» **Data excerpts**
--
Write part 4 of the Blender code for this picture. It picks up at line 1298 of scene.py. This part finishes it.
--
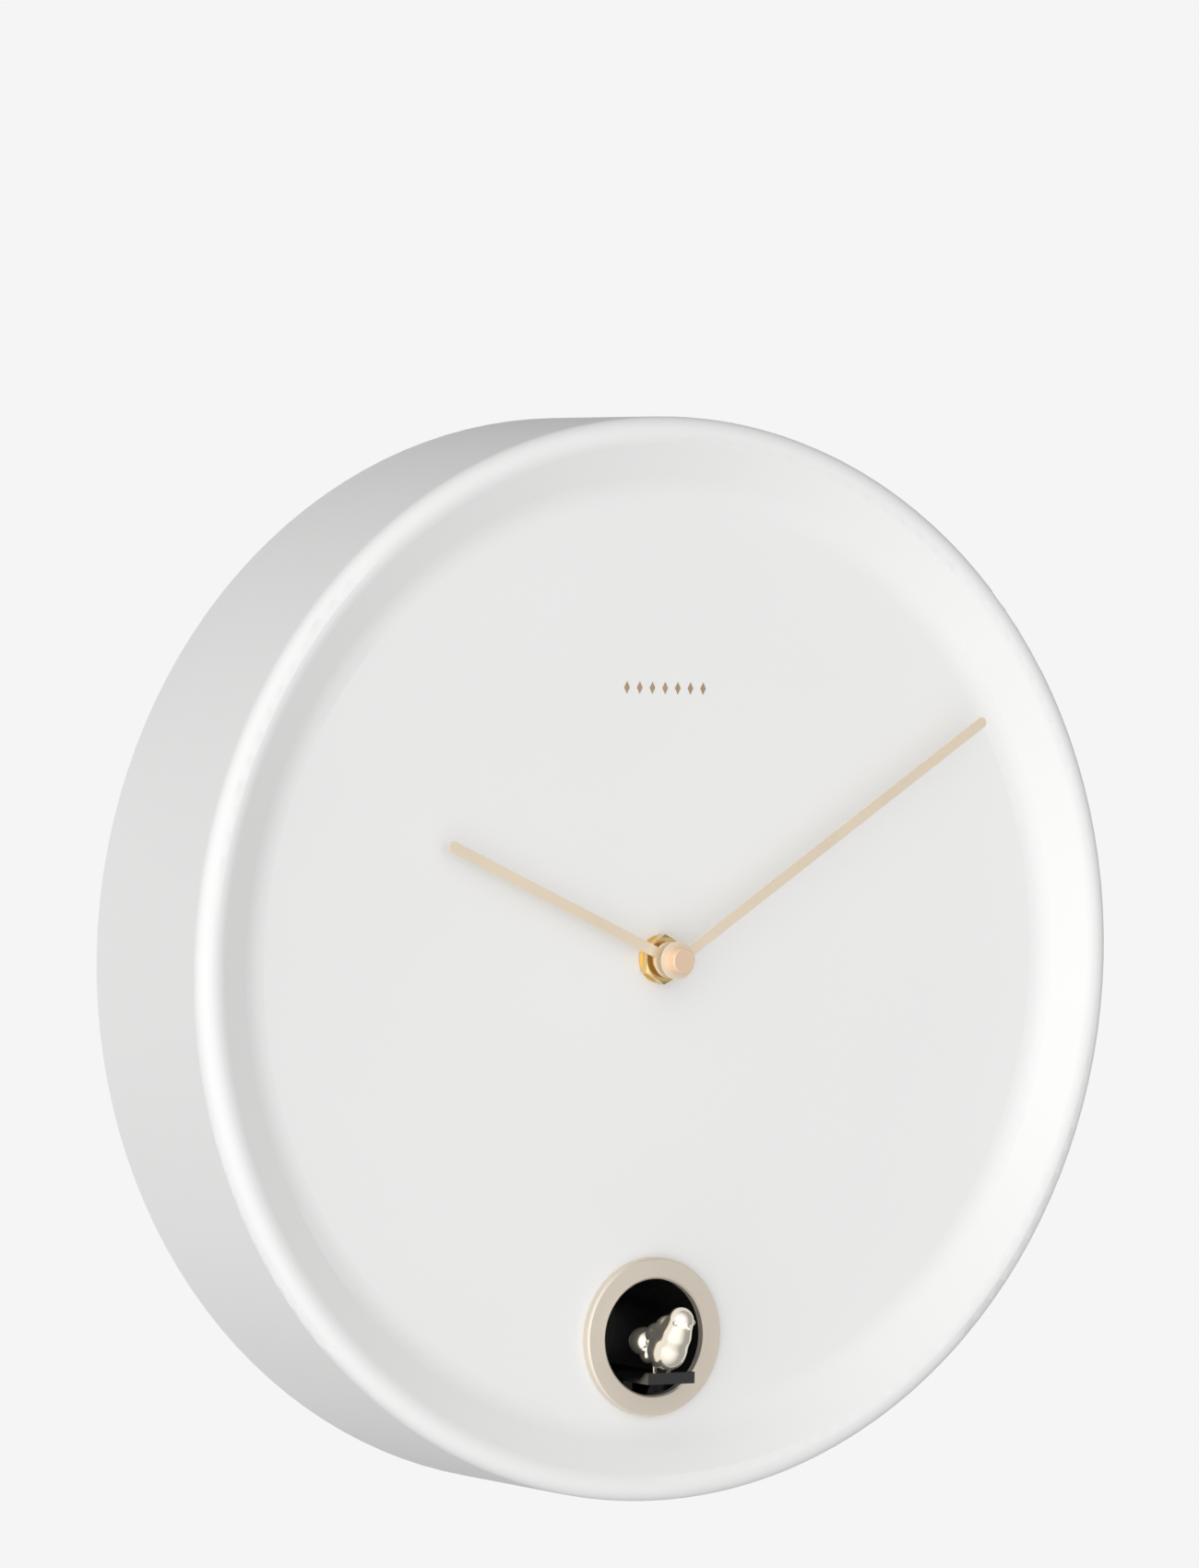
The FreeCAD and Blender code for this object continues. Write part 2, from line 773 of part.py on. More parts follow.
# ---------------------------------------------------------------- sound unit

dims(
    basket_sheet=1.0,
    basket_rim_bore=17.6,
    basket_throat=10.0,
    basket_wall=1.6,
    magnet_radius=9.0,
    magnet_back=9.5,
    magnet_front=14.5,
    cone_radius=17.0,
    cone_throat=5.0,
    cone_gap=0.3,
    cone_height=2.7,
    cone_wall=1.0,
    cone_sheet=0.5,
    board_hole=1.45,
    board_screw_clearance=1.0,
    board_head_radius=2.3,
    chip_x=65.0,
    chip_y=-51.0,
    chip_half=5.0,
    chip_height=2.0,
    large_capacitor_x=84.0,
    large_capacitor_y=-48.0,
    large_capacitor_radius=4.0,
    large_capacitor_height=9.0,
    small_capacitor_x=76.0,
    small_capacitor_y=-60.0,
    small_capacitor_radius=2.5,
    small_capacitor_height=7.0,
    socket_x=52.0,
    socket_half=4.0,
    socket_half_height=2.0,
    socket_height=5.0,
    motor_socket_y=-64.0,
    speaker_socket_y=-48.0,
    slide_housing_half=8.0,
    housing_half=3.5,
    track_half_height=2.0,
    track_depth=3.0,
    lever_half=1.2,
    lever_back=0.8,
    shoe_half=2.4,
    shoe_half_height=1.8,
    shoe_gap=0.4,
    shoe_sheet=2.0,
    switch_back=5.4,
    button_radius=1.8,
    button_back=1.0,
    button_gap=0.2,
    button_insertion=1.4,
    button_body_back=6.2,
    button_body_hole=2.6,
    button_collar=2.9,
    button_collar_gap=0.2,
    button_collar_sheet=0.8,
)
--
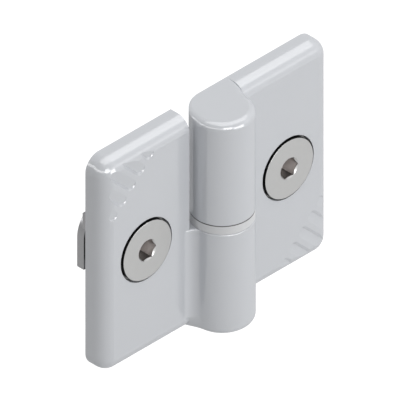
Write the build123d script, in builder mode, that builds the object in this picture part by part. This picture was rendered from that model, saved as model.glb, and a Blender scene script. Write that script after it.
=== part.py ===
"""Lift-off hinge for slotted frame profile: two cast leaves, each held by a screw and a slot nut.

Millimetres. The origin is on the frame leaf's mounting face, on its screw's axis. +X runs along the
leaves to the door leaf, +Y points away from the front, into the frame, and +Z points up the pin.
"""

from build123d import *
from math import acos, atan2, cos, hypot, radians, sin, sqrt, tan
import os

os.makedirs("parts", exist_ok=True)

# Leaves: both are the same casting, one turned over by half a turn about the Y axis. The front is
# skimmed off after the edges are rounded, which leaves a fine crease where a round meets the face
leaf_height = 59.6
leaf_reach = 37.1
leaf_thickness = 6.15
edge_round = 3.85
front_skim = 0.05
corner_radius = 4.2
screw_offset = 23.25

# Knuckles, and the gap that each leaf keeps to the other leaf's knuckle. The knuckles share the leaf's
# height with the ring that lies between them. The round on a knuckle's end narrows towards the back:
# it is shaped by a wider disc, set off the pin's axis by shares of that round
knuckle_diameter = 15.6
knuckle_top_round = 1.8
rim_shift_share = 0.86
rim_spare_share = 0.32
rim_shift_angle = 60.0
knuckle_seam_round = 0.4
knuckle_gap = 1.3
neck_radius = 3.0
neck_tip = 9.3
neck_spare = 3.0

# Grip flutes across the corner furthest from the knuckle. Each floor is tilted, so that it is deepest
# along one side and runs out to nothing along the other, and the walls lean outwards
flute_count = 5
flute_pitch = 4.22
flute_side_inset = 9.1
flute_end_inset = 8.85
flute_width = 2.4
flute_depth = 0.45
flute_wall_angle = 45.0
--
Keep both end lines and retype everything in the records above from the line containing "Write the build123d" through the line containing "a slot nut.", exactly, with nothing else.

Write the build123d script, in builder mode, that builds the object in this picture part by part. This picture was rendered from that model, saved as model.glb, and a Blender scene script. Write that script after it.
=== part.py ===
"""Lift-off hinge for slotted frame profile: two cast leaves, each held by a screw and a slot nut.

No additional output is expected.